Explanation to shematic no. 1 below. 


Our Problem is a to high Noise in our Application.


We´re talking about an Amplifier for a PIR Sensor. Max Noise of PIR S1, is 20µVpp


Gain of the circuit is approx 3450 at 1Hz. and the Bandwith is 2Hz.


AMP Noise

The max Amp Noise of both Amplifiers + Resistors in the circuit is approx 3,3mV. (Without S2). The result is simulated. But youre able to calculate it manualy with he given typically noise of 37nV/sqrt hz...


PIR Noise

The Noise of the Sensor multiplicated by gain is 69mV.


Complete Noise

SQRT(69mV2 + 3,3mV2) = 69,07mVpp  


As you see, the influence of the AMPs Noise is very low. So i thought the problem is caused by the PIR Sensor. But i noticed that nothing happens when i changed the PIR Sensor. But when i solder the AMP to a full working similar PCB (A-B-A swap), the failure occurs at the new PCB. So i think the root cause is the Amp.


The Noise meassured in the circuit at the moment is approx. from 100-250mV. (Maximum calculated is 69,07mV). It occurs in 11% of the AMPs.


The application with this is Amp is used in several of our products without any problem since 2008-09.

So what could be the root cause of the high noise?

Thanks in advance. 

Kind Regards. 

  • Hi Gregor,

    the noise of OPAmp assumed by you is only valid for a frequency of 1kHz. At 1Hz the noise is much much bigger. Please have a look at figure 41 of datasheet. And, you should also take into calculation the noise current of LMV358. And, not to forget, even the resistor noise must be considered.

    There's another issue: Why are you using C44, C48 and C56? These caps will erode the phase margin and can cause instability.

  • In reply to kai klaas69:

    Hi Gregor,

    As Kai said, it appears that you operating in a bandwidth range with high flicker noise which is why your noise estimation isn't working out.

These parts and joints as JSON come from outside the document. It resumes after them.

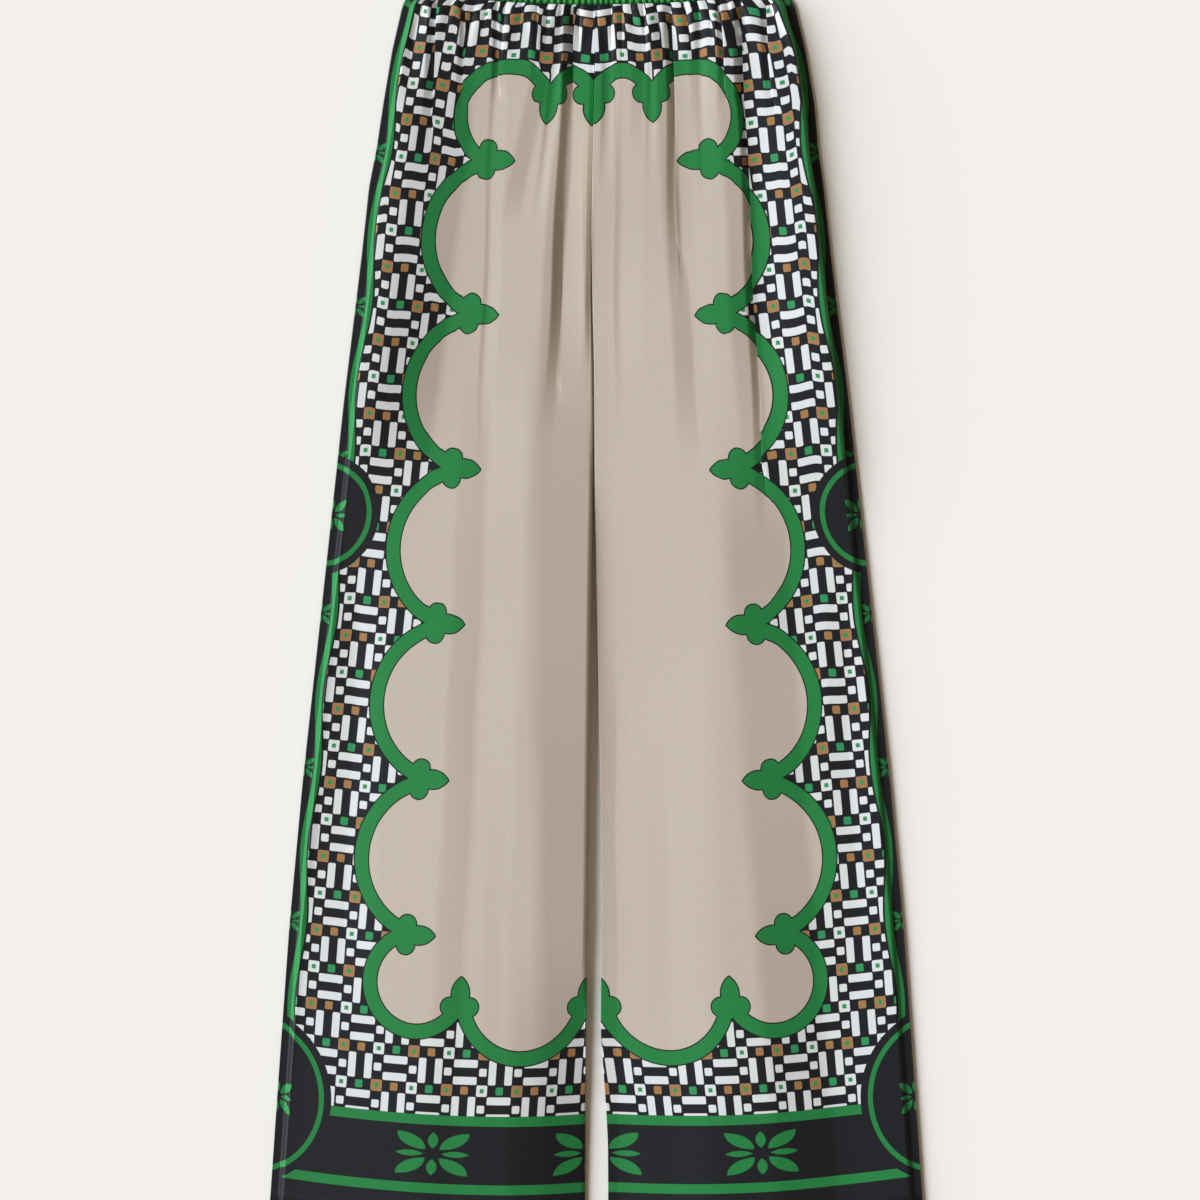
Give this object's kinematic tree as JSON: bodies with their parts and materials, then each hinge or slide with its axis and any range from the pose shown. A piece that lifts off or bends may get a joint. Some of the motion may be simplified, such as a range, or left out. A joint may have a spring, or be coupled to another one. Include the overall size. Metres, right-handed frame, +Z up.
{
  "type": "palazzo pants",
  "caption": "Wide-leg palazzo pants in printed silk with a gathered elastic waistband, laid flat on their back.",
  "frame": {"origin": "on the surface that the pants lie on, under the middle of their outline", "axes": "+Y from the hems towards the waistband, +X towards the wearer's left leg, +Z up from the surface through the back and then the front"},
  "size_m": [0.5708, 1.1108, 0.0176],
  "materials": {
    "printed_silk": "satin twill, printed with a beige field in a border of green, near-black, off-white and tan",
    "plain_silk": "satin twill, plain green, finely gathered"
  },
  "bodies": {
    "root": {"front_right": "printed_silk", "front_left": "printed_silk", "back_right": "printed_silk", "back_left": "printed_silk", "waistband": "plain_silk"}
  },
  "joints": []
}
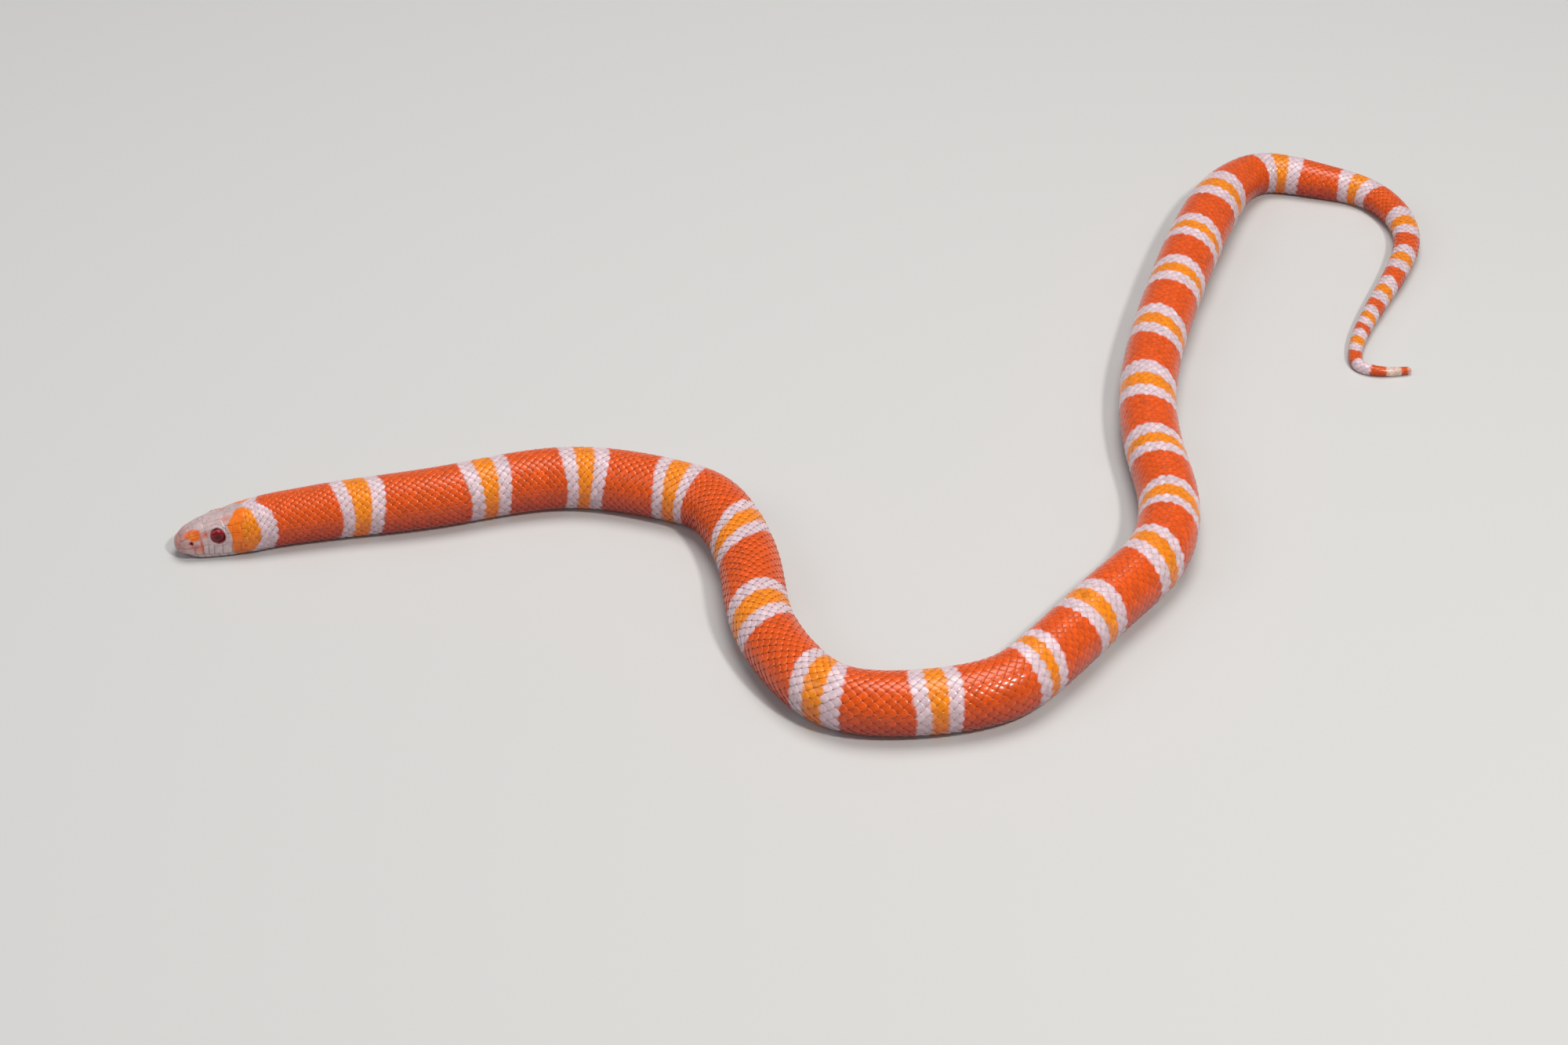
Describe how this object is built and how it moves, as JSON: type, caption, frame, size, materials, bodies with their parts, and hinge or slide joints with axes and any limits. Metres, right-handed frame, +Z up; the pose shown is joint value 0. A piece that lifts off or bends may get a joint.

I recommend that you take a look at our TI precision labs videos on noise for an explanation on calculating this noise.

  • In reply to Paul Goedeke:

    I know that the noise level at 1 KHz is shown in the datasheet and also that it is dependent of the frequency (see picture 41 of the datasheet) . So it was taken into account in the calculation. Also other noise sources like resistors etc have been taken into consideration.
    I had a look at the video. The noise level was calculated just concerning to this method.
    The amplifier was simulated in LT spice and TINA-TI with nearly the same result.
    The 1/f noise as well as the broardband noise were taken into account and were added quadratic.
    The noise level is not influenced by the capacitors C44, C48 and C56 because they are not implemented in most of the circuits.
    The IC LMV358 and LMV324 are used in many applications which are very similar to the circuit we are talking about..
    The faulty high noise level is related to the op amp when the IC with this faulty op amp is taken to another pcb the faulty behavior migrates to this new board.
    The noise we are talking about is about 3.....5 times as high as the noise level of a Op Amp which is ok.

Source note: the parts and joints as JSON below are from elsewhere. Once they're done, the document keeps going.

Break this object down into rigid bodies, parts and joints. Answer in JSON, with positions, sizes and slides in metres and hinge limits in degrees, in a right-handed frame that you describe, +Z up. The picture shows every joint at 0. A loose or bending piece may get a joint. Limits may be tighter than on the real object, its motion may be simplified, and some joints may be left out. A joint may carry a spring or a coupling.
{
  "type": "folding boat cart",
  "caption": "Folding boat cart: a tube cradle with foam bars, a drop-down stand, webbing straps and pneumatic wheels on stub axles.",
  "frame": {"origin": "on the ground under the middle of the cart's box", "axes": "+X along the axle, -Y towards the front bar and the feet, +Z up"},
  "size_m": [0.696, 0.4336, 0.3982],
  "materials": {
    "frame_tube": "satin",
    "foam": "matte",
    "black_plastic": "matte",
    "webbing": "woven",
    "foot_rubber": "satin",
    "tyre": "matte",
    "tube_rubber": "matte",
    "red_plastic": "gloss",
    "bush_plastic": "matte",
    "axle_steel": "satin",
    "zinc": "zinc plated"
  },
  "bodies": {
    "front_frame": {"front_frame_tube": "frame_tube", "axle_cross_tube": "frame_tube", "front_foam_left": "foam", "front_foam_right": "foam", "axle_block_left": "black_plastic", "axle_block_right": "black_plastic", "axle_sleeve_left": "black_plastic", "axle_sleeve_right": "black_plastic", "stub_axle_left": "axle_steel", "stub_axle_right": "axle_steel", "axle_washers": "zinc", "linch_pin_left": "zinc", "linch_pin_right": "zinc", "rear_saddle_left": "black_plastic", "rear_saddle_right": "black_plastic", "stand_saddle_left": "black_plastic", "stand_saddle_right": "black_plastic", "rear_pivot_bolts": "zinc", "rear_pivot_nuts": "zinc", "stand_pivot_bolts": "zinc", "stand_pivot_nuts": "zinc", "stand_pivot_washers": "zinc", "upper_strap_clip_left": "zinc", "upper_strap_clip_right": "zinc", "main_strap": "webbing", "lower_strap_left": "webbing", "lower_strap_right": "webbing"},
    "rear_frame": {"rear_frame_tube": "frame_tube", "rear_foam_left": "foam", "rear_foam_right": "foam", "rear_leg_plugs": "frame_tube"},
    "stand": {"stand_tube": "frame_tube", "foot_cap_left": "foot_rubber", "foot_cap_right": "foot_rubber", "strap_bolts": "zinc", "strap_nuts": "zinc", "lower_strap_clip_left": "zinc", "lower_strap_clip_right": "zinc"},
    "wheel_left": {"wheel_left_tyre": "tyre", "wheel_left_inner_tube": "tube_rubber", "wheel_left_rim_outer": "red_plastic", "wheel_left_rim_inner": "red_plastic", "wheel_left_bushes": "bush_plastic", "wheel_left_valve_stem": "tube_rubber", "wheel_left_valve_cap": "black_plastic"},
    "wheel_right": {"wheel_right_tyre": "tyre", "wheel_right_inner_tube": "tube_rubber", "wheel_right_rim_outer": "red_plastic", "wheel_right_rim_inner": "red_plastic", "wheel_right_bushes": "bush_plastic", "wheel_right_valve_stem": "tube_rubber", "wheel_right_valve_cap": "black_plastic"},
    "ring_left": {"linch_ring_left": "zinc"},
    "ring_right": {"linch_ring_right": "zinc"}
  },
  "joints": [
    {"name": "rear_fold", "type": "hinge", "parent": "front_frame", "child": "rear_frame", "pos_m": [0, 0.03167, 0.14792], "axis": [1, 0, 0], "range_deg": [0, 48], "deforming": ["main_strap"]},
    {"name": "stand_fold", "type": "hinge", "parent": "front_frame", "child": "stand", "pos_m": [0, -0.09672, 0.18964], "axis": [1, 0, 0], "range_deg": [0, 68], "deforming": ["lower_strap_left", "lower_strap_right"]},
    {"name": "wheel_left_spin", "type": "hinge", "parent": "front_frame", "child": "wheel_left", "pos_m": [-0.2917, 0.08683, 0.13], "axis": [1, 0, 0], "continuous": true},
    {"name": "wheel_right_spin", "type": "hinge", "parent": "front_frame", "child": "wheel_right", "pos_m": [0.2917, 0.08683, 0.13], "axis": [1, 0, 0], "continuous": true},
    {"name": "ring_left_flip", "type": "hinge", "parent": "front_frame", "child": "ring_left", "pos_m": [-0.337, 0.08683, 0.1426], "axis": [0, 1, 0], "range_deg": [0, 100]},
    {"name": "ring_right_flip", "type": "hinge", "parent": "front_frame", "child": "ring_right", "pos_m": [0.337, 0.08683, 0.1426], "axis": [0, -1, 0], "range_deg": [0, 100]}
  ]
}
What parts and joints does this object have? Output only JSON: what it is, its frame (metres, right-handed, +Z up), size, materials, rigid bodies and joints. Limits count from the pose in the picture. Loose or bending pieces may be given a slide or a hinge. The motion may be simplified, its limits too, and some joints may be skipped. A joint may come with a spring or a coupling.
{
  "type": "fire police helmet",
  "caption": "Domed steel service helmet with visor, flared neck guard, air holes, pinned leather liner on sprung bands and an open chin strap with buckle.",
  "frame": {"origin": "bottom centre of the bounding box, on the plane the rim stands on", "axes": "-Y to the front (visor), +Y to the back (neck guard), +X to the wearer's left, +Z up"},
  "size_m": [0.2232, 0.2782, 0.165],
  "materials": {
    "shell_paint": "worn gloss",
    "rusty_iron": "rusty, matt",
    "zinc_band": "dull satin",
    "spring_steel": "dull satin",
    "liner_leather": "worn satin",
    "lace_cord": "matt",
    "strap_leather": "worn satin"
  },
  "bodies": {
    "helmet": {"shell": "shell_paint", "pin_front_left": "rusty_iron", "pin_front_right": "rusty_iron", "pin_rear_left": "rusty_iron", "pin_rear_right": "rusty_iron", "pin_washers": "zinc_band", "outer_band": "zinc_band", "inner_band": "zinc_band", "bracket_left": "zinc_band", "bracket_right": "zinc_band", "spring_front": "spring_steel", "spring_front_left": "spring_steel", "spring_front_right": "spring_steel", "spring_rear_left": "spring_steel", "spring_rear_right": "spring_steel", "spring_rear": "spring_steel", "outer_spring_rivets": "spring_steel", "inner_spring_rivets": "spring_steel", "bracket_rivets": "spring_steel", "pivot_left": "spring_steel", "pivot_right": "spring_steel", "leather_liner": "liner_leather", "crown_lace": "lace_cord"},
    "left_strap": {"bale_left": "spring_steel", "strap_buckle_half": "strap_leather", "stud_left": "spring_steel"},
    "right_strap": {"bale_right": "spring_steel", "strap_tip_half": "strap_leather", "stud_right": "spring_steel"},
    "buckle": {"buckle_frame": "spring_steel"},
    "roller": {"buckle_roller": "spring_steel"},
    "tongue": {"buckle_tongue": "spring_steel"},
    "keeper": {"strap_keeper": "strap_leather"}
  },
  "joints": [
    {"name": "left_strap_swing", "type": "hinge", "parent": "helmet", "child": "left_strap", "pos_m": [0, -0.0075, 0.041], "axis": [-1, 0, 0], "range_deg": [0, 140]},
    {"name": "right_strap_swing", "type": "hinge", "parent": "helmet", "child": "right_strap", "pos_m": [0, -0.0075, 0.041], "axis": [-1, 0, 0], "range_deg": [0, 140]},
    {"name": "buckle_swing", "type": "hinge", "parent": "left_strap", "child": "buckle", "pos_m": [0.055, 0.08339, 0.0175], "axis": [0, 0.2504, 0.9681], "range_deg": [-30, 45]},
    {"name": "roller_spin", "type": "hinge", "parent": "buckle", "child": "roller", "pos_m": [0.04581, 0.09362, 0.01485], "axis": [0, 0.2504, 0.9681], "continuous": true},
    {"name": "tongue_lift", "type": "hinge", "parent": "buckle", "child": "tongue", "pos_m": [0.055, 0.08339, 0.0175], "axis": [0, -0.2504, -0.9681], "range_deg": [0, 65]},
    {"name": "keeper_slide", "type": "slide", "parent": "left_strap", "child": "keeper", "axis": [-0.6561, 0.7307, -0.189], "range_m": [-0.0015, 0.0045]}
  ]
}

  • In reply to Gregor Cyran:

    Hi Gregor,

    the LMV358 is a general purpose OPAmp. It's not at all a low noise OPAmp. The only noise data given are typicals at 1kHz and a couple of curves going down to 10Hz, again typicals. You cannot extrapolate from this data to the noise at 1Hz and expect that all LMV358 ever fabricated are showing the same 1Hz noise with only a tight statistical variance. So, when there are LMV358s which show a 3...5 times higher noise at 1Hz, then this is totally normal. Remember, the noise at 1Hz isn't specified at all for the LMV358!

    If noise is an issue in your circuit, then choose a low noise OPAmp which specifies the noise performance at least down to 10Hz. And you should use techniques which allow the circuit to produce low noise. Or by other words, you should drastically decrease R57.

    Also, if you don't use C44, C48 and C56, why can't you mention this earlier?

  • In reply to kai klaas69:


    Kai's points are correct and your math is correct that the op-amps shouldn't contribute much overall noise to the system. Given your A-B-A swap, it seems that you may have gotten a batch of devices with higher than average flicker noise. Device parameters can drift and vary a little over time and for a general purpose device like the LMV358, noise is not a guaranteed spec.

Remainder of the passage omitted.